**The task:**
Quote exactly and only this range of lines in the data below: the line that holds "addPart('anal_fin', analFin(), COLOURS.fin, 0.4);" to the line that holds "bpy.context.scene.collection.objects.link(empty)", both included.
#### Dataset rows ####
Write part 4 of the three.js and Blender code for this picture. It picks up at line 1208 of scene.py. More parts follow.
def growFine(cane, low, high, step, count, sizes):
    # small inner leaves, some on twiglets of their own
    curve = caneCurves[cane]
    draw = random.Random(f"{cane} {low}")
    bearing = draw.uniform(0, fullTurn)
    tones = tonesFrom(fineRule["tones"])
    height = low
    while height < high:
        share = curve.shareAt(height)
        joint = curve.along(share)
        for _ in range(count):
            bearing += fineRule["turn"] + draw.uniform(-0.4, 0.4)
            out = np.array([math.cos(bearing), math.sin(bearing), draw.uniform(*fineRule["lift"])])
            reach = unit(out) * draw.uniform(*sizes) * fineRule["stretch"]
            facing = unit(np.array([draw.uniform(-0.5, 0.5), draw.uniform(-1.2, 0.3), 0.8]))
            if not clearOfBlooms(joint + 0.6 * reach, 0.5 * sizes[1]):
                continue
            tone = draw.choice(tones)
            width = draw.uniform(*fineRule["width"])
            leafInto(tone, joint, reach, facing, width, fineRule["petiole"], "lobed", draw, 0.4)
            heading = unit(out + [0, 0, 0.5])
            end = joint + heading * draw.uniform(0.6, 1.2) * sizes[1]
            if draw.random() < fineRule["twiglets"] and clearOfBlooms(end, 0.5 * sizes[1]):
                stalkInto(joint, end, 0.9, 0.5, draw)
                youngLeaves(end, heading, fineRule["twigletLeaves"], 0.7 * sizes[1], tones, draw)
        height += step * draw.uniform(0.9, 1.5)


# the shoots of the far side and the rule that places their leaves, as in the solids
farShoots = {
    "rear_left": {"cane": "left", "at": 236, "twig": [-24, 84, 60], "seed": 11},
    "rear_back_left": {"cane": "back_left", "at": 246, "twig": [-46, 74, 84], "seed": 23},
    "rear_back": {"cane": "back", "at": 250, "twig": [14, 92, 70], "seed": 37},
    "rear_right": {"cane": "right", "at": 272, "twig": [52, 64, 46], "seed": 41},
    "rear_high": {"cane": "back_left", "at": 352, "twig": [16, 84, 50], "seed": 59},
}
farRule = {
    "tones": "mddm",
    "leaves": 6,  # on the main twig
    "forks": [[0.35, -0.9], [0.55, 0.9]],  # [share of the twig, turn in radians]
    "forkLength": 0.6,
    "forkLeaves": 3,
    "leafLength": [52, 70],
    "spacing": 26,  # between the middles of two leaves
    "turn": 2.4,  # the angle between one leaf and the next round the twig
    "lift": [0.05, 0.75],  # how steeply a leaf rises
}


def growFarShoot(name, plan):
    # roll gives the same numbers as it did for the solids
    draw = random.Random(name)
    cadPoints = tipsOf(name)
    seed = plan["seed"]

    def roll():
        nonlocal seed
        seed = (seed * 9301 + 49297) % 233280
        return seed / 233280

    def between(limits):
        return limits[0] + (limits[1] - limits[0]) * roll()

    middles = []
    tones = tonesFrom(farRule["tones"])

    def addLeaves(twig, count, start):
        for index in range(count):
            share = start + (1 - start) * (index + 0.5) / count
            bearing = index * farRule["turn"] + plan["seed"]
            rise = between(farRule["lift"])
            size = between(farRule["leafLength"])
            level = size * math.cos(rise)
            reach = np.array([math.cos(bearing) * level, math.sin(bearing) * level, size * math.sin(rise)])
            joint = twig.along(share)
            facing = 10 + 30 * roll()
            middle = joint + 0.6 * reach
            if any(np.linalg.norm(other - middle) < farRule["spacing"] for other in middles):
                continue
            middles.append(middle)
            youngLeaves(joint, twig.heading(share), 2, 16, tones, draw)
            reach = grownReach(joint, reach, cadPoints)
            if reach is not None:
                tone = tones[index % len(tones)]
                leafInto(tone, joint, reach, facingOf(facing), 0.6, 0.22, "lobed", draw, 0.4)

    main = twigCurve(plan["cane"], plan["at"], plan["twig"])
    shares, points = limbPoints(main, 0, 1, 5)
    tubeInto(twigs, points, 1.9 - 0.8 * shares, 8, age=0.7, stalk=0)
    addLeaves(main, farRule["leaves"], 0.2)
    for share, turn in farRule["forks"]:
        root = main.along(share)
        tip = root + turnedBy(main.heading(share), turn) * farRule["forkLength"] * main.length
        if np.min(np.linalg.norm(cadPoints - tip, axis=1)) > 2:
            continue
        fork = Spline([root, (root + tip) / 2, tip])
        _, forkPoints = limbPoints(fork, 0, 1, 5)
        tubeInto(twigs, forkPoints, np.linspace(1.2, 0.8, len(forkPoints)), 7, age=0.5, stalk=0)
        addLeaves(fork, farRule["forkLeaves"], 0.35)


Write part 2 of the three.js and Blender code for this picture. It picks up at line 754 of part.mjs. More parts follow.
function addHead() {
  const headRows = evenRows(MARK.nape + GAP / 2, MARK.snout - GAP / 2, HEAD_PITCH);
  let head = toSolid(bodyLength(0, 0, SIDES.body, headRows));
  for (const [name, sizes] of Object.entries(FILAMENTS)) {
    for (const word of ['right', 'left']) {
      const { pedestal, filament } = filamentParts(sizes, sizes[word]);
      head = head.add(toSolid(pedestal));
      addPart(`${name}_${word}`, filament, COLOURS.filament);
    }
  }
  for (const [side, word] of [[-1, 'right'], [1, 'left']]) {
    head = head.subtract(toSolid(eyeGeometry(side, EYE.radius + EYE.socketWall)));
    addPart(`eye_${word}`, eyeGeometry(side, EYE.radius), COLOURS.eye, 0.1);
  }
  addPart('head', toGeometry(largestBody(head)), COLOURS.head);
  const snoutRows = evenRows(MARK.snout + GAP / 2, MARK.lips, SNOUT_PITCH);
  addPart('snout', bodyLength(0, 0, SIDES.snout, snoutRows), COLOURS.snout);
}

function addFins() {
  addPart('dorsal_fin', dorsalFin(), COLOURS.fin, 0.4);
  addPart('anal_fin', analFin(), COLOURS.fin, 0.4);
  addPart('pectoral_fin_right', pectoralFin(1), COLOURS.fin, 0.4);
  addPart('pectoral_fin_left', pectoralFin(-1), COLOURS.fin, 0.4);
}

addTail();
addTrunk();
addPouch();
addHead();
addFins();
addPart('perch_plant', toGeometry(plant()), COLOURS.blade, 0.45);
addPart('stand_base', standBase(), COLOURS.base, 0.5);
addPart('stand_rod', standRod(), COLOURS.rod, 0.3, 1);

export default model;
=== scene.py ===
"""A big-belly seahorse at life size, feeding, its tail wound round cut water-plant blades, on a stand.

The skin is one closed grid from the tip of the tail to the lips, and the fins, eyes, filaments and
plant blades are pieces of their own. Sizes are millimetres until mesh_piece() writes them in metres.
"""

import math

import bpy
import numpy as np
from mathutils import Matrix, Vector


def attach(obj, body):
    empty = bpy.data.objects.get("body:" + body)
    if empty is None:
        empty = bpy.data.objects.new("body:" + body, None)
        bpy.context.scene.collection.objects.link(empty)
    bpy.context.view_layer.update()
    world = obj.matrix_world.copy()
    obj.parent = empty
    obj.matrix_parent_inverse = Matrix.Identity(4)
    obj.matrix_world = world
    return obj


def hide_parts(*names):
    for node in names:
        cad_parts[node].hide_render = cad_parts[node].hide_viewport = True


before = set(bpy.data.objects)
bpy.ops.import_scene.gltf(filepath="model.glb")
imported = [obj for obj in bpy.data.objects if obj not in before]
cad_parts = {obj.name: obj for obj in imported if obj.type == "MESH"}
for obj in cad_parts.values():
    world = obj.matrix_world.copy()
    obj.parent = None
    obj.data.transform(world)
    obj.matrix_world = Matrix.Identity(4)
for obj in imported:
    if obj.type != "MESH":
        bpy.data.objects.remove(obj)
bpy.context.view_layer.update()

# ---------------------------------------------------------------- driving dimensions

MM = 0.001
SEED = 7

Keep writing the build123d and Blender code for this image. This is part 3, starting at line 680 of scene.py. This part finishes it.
####
**Completed task:**
  addPart('anal_fin', analFin(), COLOURS.fin, 0.4);
  addPart('pectoral_fin_right', pectoralFin(1), COLOURS.fin, 0.4);
  addPart('pectoral_fin_left', pectoralFin(-1), COLOURS.fin, 0.4);
}

addTail();
addTrunk();
addPouch();
addHead();
addFins();
addPart('perch_plant', toGeometry(plant()), COLOURS.blade, 0.45);
addPart('stand_base', standBase(), COLOURS.base, 0.5);
addPart('stand_rod', standRod(), COLOURS.rod, 0.3, 1);

export default model;
=== scene.py ===
"""A big-belly seahorse at life size, feeding, its tail wound round cut water-plant blades, on a stand.

The skin is one closed grid from the tip of the tail to the lips, and the fins, eyes, filaments and
plant blades are pieces of their own. Sizes are millimetres until mesh_piece() writes them in metres.
"""

import math

import bpy
import numpy as np
from mathutils import Matrix, Vector


def attach(obj, body):
    empty = bpy.data.objects.get("body:" + body)
    if empty is None:
        empty = bpy.data.objects.new("body:" + body, None)
        bpy.context.scene.collection.objects.link(empty)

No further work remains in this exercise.